I don’t think my limited experience in watching those shows is going to help much though, because I suspect neither a gourmet chef nor Forrest Griffin is going to run for office any time soon – which is too bad, because if they amended the structure of the presidential debates to include a cage fighting element, I bet a lot more Americans would tune in.
At any rate, to overcome my total inability to sit through an entire episode of any reality show, I’ve relied on Google to find suitable political prospects from within that tawdry realm. To narrow the field based on the same sort of criteria by which we evidently selected the 45th President of the United States, I’ve included the qualifying term “porn” in my searches.
This approach led me straight to two potential candidates I believe to have great promise. Amazingly, they’re not only on the same reality TV show(s), they are also husband and wife.
Yes, I’m talking about Amber and Jim Marchese, who are somehow featured personalities on both Real Housewives of New Jersey and a program called Marriage Boot Camp Reality Stars which sounds like something truly awful we’re making American soldiers endure as part of being trained to kill on command.
At any rate, among Amber Marchese’s strongest qualifications, based on my very thorough of review of nearly several paragraphs of text about her, is her honesty and self-awareness.
“Oh my God,” she said in a recent episode. “I’m an asshole.”
Ordinarily, such a sentiment might not be viewed as particularly “presidential,” but given what happened last Tuesday, it’s obvious America loves itself some reality TV asshole – and I think four years from now, we’ll finally be ready to give a female reality TV asshole a chance. (To paraphrase our president elect, what the hell do we have to lose?)

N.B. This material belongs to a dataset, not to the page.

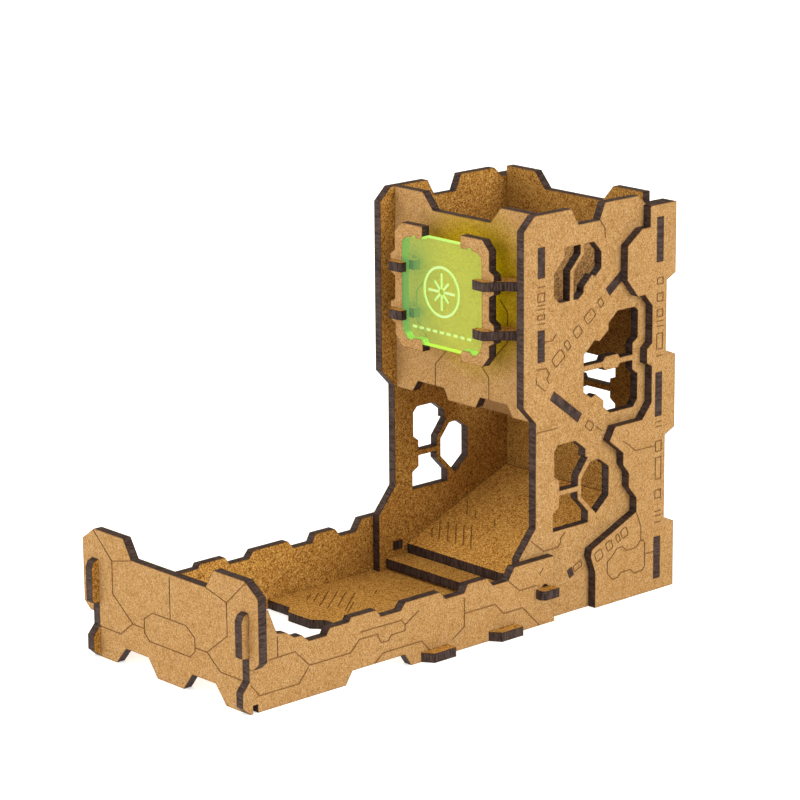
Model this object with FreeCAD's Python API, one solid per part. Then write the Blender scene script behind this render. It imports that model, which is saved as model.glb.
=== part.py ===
import FreeCAD, Part
import os
import math

# A dice tower made of press-fitted, laser-cut boards.
# X is across, +Y is to the back, +Z is up, and everything is in millimetres.
# Every board is an outline cut from one sheet, then slotted into its neighbours.
# Outlines measure Y from the front edge of the tower's sides; DEPTH_SHIFT then moves
# the whole model so that its origin is the centre of its footprint, on the table.

BOARD = 3.0               # thickness of every board and of the emblem plate
WELL = 31.0               # half the width of the well that the dice fall through
PLAY = 0.2                # the width of a laser cut, left beside boards that stand in the well
INSIDE = WELL - PLAY      # half the width of those boards, apart from their tabs
SIDE = WELL + BOARD       # outer face of the two main sides
SKIN = SIDE + BOARD       # outer face of the cladding and of the tray's sides
TRAY_FRONT = -113.0       # front face of the tray's front panel
TRAY_TIP = -115.6         # front tips of the tray's sides
FRONT_WALL = 6.0          # front face of the tower's front panel
BACK_WALL = 55.3          # front face of the back panel
BACK_EDGE = 64.4          # rear edge of the cladding
TOWER_TOP = 129.6         # top of the crenels
REAR_TOP = 126.4          # top of the sides behind the back panel
NOTCH_FLOOR = 124.3       # floor of the notches between the crenels
DEPTH_SHIFT = -(TRAY_TIP + BACK_EDGE) / 2

STEP_TOP = 7.0                    # the ramp's front edge rests on the step at this height
RAMP_ANGLE = 22.2                 # degrees above level, rising to the back
RAMP_START = (10.2, STEP_TOP + BOARD / math.cos(math.radians(RAMP_ANGLE)))   # top front edge
MIDDLE_START = (12.25, 72.0)      # centre line of the middle baffle, top of its side tab
MIDDLE_ANGLE = -37.5
UPPER_START = (36.5, 100.9)       # centre line of the upper baffle, foot of its side tab
UPPER_ANGLE = 36.0
MIDDLE_TAB = 15.4                 # lengths of the baffles' side tabs, along the slope
UPPER_TAB = 14.0
RAMP_TAB = 2.2
RAMP_TAB_AT = 10.7                # distance up the ramp from its front edge to its side tab

EMBLEM_FRONT = -2.6               # front face of the emblem plate and its brackets
ARM_LEVELS = (90.1, 105.6)        # undersides of the lower and the upper emblem arms
THROAT = 20.2                     # how far out the arms' throats reach
ARM_TAB = (23.6, 29.4)            # the arms' tabs in the front panel, across

BACK_TABS = ((3.8, 17.8), (57.8, 72.2), (108.0, 122.4))       # heights of the back panel's tabs
FRONT_TABS = ((83.5, 93.5), (109.9, 119.5))                   # heights of the front panel's tabs
FLOOR_TABS = ((-45.9, -34.7), (-17.7, -6.3))                  # the floor's side tabs, along Y
FLOOR_TAB_TIP = 40.5
STEP_TAB = (3.6, 8.6)                                         # the step's side tabs, along Y
KEY_LEVEL = 9.0
KEY_SPAN = (4.1, 8.2)
KEY_HEAD = (2.7, 9.5)
KEY_TIP = 40.4
SIDE_FOOT = -1.9                  # front edge of the main sides' feet

LINE_WIDTH = 0.26                 # the laser's engraved lines
LINE_DEPTH = 0.2
MARK_WIDTH = 0.8                  # the lines of the mark on the emblem plate
MARK_CENTRE = 101.6
MARK_RADIUS = 8.2

# The edge of the emblem plate's right half, top to bottom (X, Z).
# The brackets' inner edges follow the same line.
PLATE_EDGE = (
    (8.7, 117.9),
    (9.4, 116.9),
    (11.6, 116.9),
    (12.0, 117.6),
    (13.2, 117.6),
    (14.0, 116.9),
    (16.3, 116.5),
    (17.9, 115.4),
    (18.2, 110.0),
    (18.2, 89.0),
    (17.9, 86.6),
    (15.9, 84.1),
    (14.0, 83.8),
    (12.7, 84.7),
    (9.5, 84.7),
    (8.7, 83.3),
)


def board(points, lowest, axis, thickness=BOARD):
    """A flat board: an outline in the plane across the axis, from lowest upwards along it.

    The points are (Y, Z) across X, (X, Z) across Y and (X, Y) across Z.
    """
    corners = []
    for first, second in points:
        if axis == "X":
            corners.append(FreeCAD.Vector(lowest, first, second))
        elif axis == "Y":
            corners.append(FreeCAD.Vector(first, lowest, second))
        else:
            corners.append(FreeCAD.Vector(first, second, lowest))
    corners.append(corners[0])
    face = Part.Face(Part.makePolygon(corners))
    along = {
        "X": FreeCAD.Vector(thickness, 0, 0),
        "Y": FreeCAD.Vector(0, thickness, 0),
        "Z": FreeCAD.Vector(0, 0, thickness),
    }
    return face.extrude(along[axis])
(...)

Or Maybe We’re Just Not Ready Yet….
Of course, the last week has also shown us female candidates are held to a higher standard than male candidates – which is to say any standard at all.
As such, it might be hard for Amber to overcome the resistance of white male voters, who may not trust her to not get groped during the transition of power from the previous administration. Luckily, Amber’s husband Jim shares her crucial reality TV bona fides and has a penis, so if he has the requisite charisma, media savvy and total lack of shame, he should be a shoe-in.
Unfortunately, Jim didn’t have a lot to say in the portion of the one article I was willing to take the time to read in assessing his qualifications to serve as the country’s chief executive, so we’re left with something not entirely satisfactory by which to judge him:
“Don’t look at me, how could you,” Jim said. “How dare you…. No! This is what I go through!”
On second thought, that little sentence fragment makes about as much sense as anything Trump said during his entire campaign, so maybe we’ve heard all we need to from Jim, after all.
Third Party Options, Just In Case Amber And Jim Are Too ‘Elite’
The one problem I can see with running Amber or Jim Marchese is they might be too “establishment” with respect to their reality TV profile. They’ve already been on two shows, after all, the first of which evidently rendered them celebrities, so maybe now they’d be too ‘elite’ for real Americans to trust with their votes.
This brings me to the cast members of Sex Factor, the porn-themed reality show so non-elite, there’s a good chance nobody who is part of the establishment even knows it exists, let alone has had a chance to corrupt it with lobbyists, Wall Street money or wayward confidential emails.
Applying the same exacting criteria I applied to whatever the other shows I’ve already mentioned are called (sorry; I’m too depressed to scroll up right now), I found a description of Sex Factor which really drives home how qualified its participants are to hold the nation’s highest office.
“The beauty of The Sex Factor…. is how easily it slips into the same routine as other reality shows,” writes Janis Hopkins of VICE UK. “Tantrums, bitching, egos floating high and serene like bloated zeppelins. Stern judges and contrived challenges. After a while, if you allow yourself to be embraced by the format, you almost forget that it’s porn.”
Sounds perfect! The only problem is I don’t want this post to turn into a book, so rather than read further about the (presumably varying) qualifications of each Sex Factor contestant, I’m just going to pick one arbitrarily, based largely on his or her name – in other words, the same protocol the Libertarian party employed in selecting Gary Johnson this year.
So, with no further ado, let’s all give a resounding congratulatory pat on the back to Hero D. Protagonist, the 2020 nominee from the Green Party, or the Libertarian Party, or maybe the Rent Is Too Damn High Party. Ultimately it doesn’t matter which third party he represents, because even in the best-case scenario, a maximum of around 4% of the electorate will opt for him over a Democrat or Republican nominee, even if he has a cleaner rap sheet than either of them.
Then again, Mr. Protagonist was recently accused of…. Well, something involving a sexual impropriety (I think?), so maybe he’ll capture a major party nomination, after all.
See? I told you these jokes wouldn’t help.